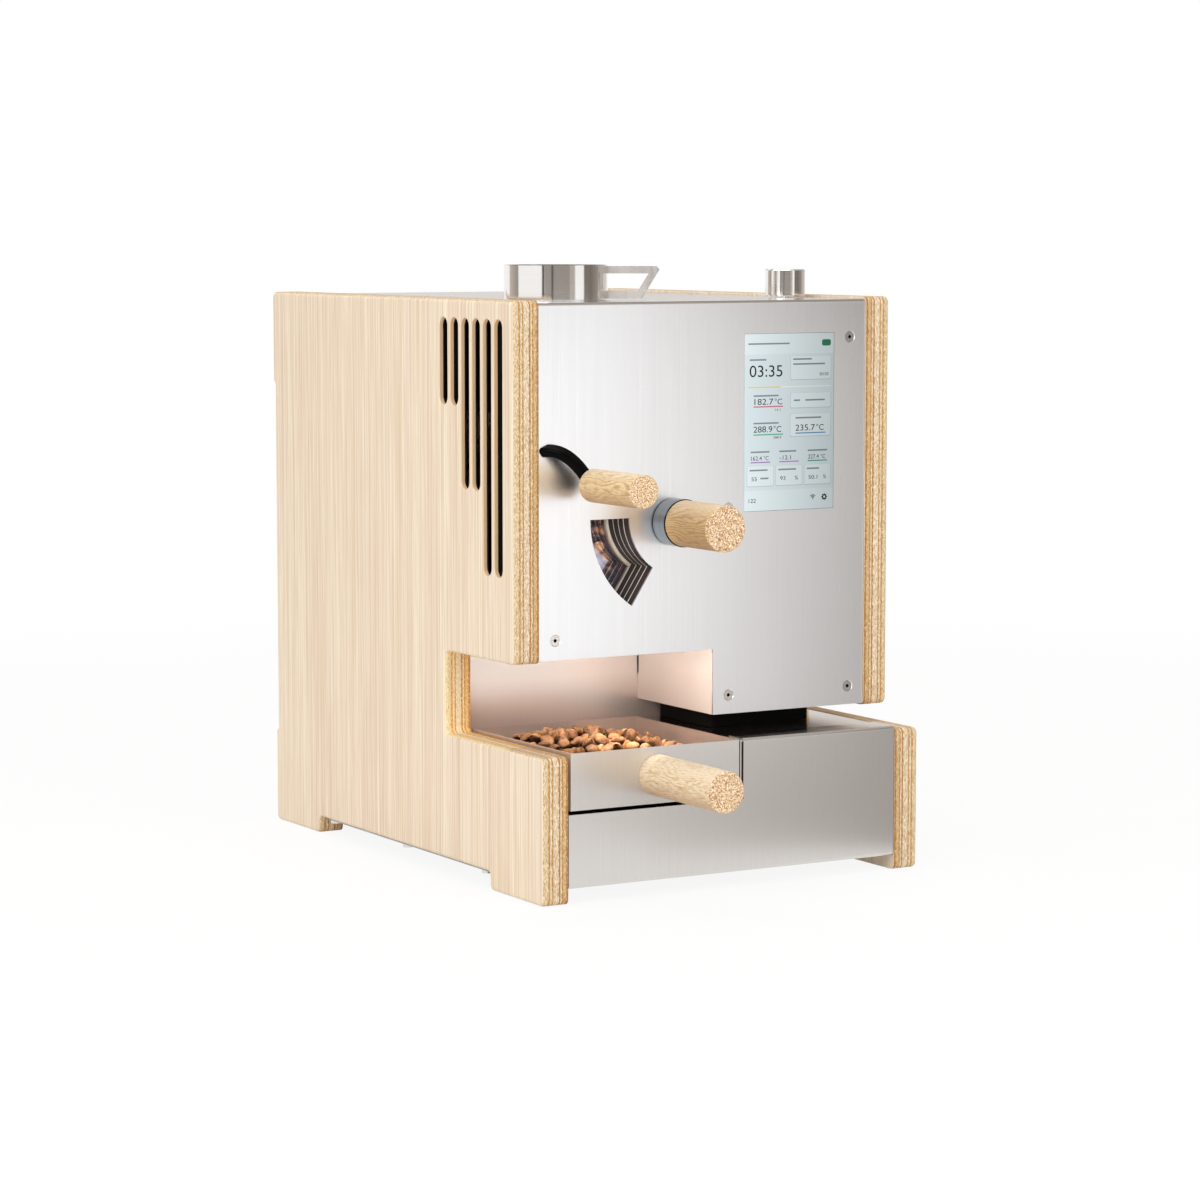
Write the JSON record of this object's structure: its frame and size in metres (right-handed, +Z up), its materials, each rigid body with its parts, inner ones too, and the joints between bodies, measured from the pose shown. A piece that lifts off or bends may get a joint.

...

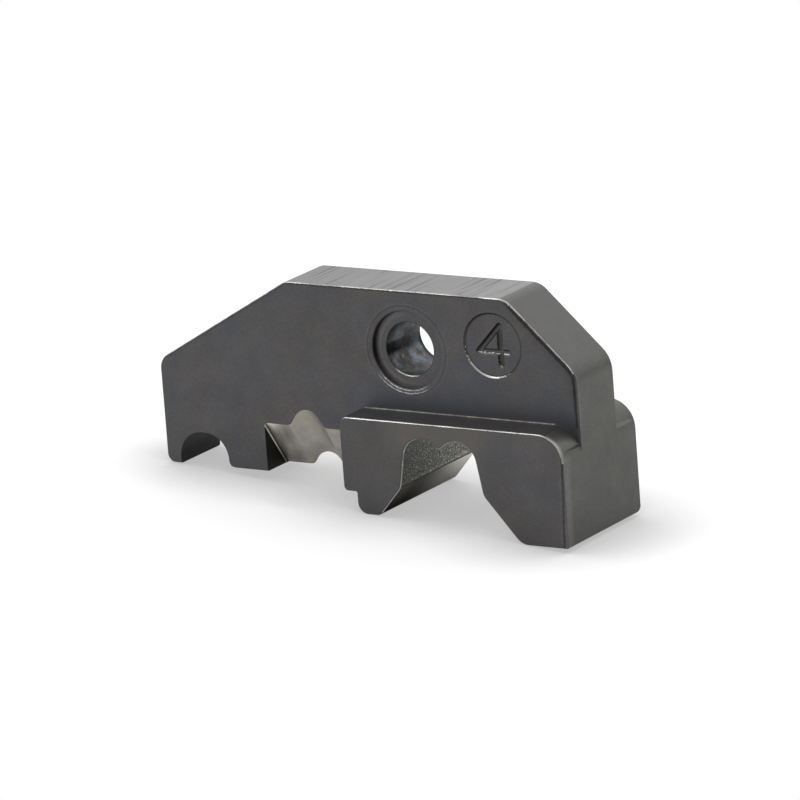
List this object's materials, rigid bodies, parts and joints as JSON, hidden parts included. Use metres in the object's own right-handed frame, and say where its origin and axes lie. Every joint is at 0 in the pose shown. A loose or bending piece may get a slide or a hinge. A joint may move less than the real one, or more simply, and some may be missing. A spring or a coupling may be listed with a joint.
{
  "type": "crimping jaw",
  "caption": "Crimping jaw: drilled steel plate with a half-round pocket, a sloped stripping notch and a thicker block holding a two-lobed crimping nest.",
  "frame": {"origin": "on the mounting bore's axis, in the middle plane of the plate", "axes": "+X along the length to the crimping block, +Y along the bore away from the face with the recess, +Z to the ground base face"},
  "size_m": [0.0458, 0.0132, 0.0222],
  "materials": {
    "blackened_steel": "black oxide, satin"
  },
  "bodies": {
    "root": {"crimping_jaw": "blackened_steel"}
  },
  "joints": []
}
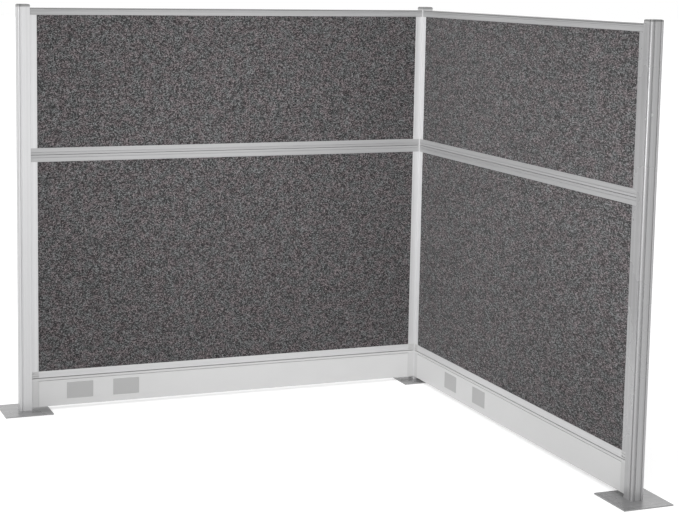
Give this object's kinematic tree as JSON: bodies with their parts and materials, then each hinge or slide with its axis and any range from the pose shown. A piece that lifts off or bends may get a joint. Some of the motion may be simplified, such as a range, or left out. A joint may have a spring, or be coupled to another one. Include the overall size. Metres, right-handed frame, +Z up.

==

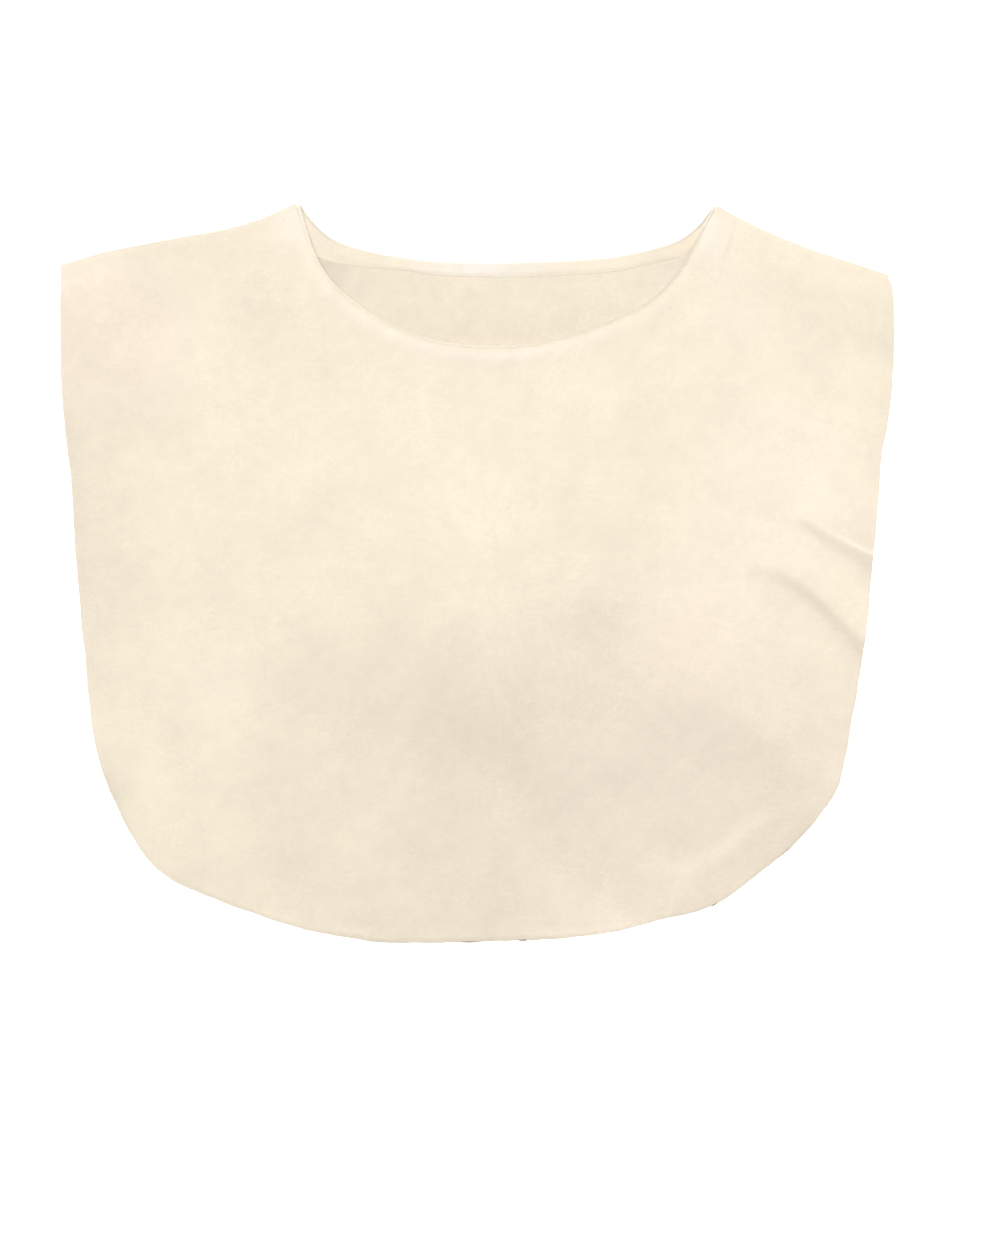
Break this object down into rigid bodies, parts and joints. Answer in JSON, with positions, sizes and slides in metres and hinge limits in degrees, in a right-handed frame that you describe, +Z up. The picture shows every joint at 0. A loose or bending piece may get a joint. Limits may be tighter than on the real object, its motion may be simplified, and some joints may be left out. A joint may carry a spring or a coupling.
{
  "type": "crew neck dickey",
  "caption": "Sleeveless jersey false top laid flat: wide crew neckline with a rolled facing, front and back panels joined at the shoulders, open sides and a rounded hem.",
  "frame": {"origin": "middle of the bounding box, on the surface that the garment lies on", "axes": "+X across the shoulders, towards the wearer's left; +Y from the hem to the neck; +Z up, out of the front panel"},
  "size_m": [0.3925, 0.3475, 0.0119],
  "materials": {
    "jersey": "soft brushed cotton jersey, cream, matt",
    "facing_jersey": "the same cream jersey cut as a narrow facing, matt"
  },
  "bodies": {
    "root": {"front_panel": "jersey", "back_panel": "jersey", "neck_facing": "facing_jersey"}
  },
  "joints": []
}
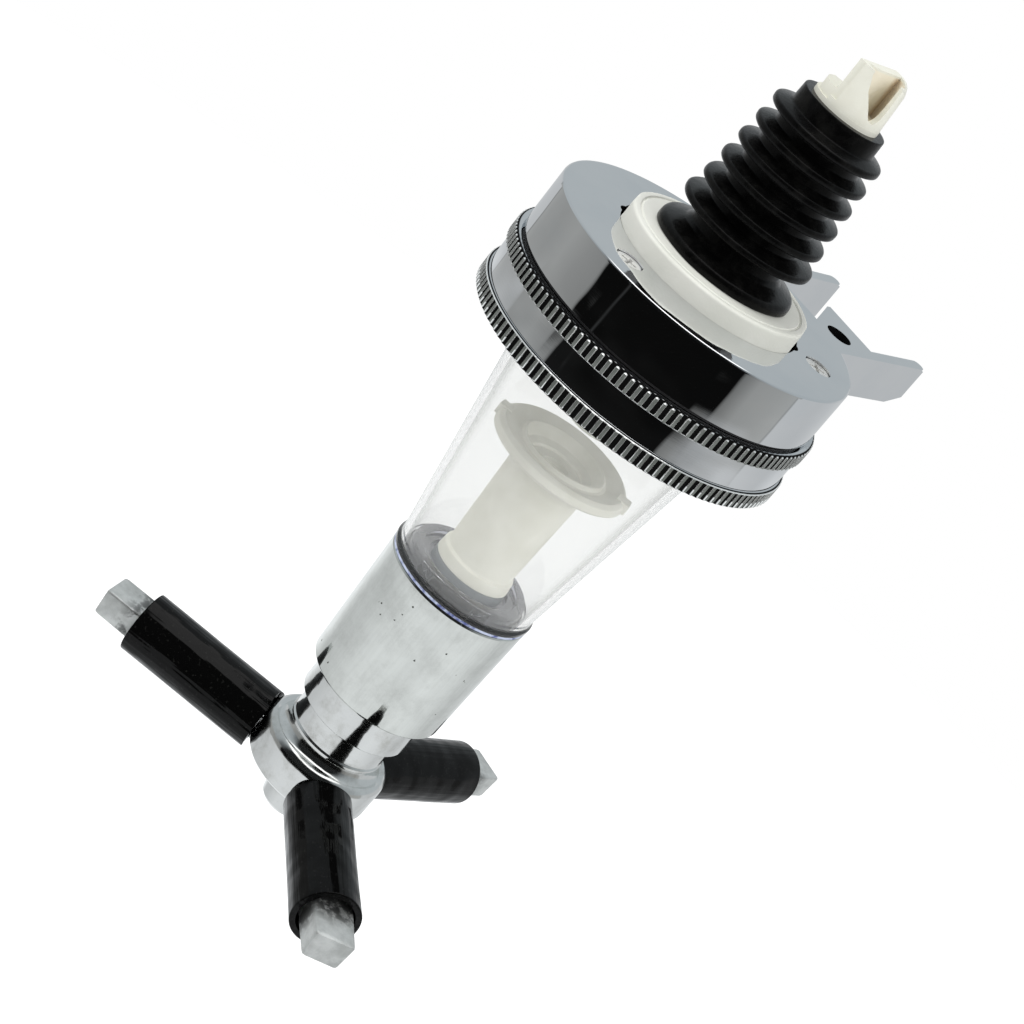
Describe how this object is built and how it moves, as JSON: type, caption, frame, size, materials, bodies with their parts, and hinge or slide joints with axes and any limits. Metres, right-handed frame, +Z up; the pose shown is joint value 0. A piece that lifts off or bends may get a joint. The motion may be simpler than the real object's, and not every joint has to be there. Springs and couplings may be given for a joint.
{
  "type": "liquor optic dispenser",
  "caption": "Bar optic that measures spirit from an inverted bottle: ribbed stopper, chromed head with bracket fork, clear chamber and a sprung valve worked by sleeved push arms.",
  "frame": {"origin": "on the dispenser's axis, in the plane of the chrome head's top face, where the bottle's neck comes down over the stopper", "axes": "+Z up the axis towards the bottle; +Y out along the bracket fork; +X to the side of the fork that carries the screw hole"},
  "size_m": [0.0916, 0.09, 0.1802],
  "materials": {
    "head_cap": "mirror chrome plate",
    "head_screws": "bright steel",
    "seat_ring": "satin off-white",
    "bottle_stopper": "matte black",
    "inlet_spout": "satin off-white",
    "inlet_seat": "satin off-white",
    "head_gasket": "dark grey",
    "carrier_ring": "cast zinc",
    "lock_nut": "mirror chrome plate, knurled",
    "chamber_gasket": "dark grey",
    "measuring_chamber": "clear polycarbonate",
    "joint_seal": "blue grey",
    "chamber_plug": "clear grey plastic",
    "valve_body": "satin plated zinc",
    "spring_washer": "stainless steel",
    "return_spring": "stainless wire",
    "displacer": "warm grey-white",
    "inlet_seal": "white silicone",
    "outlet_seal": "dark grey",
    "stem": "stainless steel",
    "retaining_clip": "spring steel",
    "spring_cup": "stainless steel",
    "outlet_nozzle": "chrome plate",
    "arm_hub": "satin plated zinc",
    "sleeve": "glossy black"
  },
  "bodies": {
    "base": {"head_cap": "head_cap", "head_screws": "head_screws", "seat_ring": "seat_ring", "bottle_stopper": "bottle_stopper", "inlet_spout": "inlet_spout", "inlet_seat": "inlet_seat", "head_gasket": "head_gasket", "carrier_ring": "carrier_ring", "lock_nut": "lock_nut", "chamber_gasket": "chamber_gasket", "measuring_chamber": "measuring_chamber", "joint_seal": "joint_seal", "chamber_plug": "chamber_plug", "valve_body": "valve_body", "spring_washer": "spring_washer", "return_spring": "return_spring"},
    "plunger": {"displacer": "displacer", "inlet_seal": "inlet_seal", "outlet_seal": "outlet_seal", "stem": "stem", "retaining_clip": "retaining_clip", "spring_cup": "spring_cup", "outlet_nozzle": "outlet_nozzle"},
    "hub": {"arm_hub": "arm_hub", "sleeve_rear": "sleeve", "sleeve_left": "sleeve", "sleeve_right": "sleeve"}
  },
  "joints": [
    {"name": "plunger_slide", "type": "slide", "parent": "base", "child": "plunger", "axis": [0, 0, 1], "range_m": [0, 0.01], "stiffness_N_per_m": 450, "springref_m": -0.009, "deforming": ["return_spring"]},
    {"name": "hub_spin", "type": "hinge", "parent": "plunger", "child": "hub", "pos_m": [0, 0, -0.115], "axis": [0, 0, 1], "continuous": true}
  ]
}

• STATED TASK
Using the entries above, extract exactly the span from the line with "List this object's" to the line with "Give this object's", both lines included; leave out everything else.

• WRITTEN SOLUTION
List this object's materials, rigid bodies, parts and joints as JSON, hidden parts included. Use metres in the object's own right-handed frame, and say where its origin and axes lie. Every joint is at 0 in the pose shown. A loose or bending piece may get a slide or a hinge. A joint may move less than the real one, or more simply, and some may be missing. A spring or a coupling may be listed with a joint.
{
  "type": "crimping jaw",
  "caption": "Crimping jaw: drilled steel plate with a half-round pocket, a sloped stripping notch and a thicker block holding a two-lobed crimping nest.",
  "frame": {"origin": "on the mounting bore's axis, in the middle plane of the plate", "axes": "+X along the length to the crimping block, +Y along the bore away from the face with the recess, +Z to the ground base face"},
  "size_m": [0.0458, 0.0132, 0.0222],
  "materials": {
    "blackened_steel": "black oxide, satin"
  },
  "bodies": {
    "root": {"crimping_jaw": "blackened_steel"}
  },
  "joints": []
}
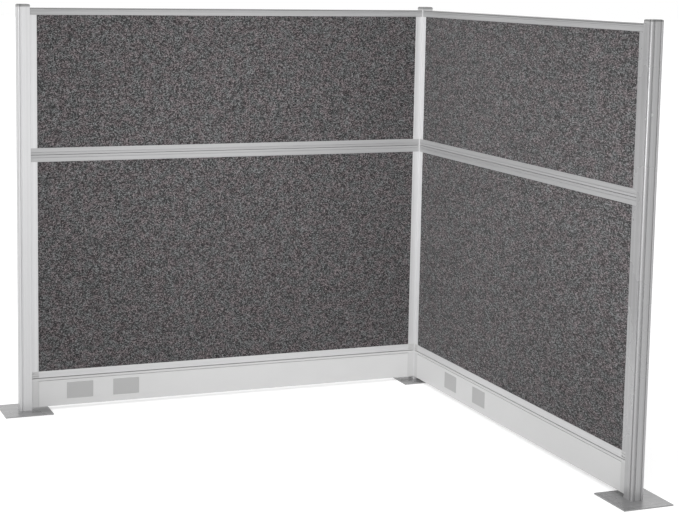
Give this object's kinematic tree as JSON: bodies with their parts and materials, then each hinge or slide with its axis and any range from the pose shown. A piece that lifts off or bends may get a joint. Some of the motion may be simplified, such as a range, or left out. A joint may have a spring, or be coupled to another one. Include the overall size. Metres, right-handed frame, +Z up.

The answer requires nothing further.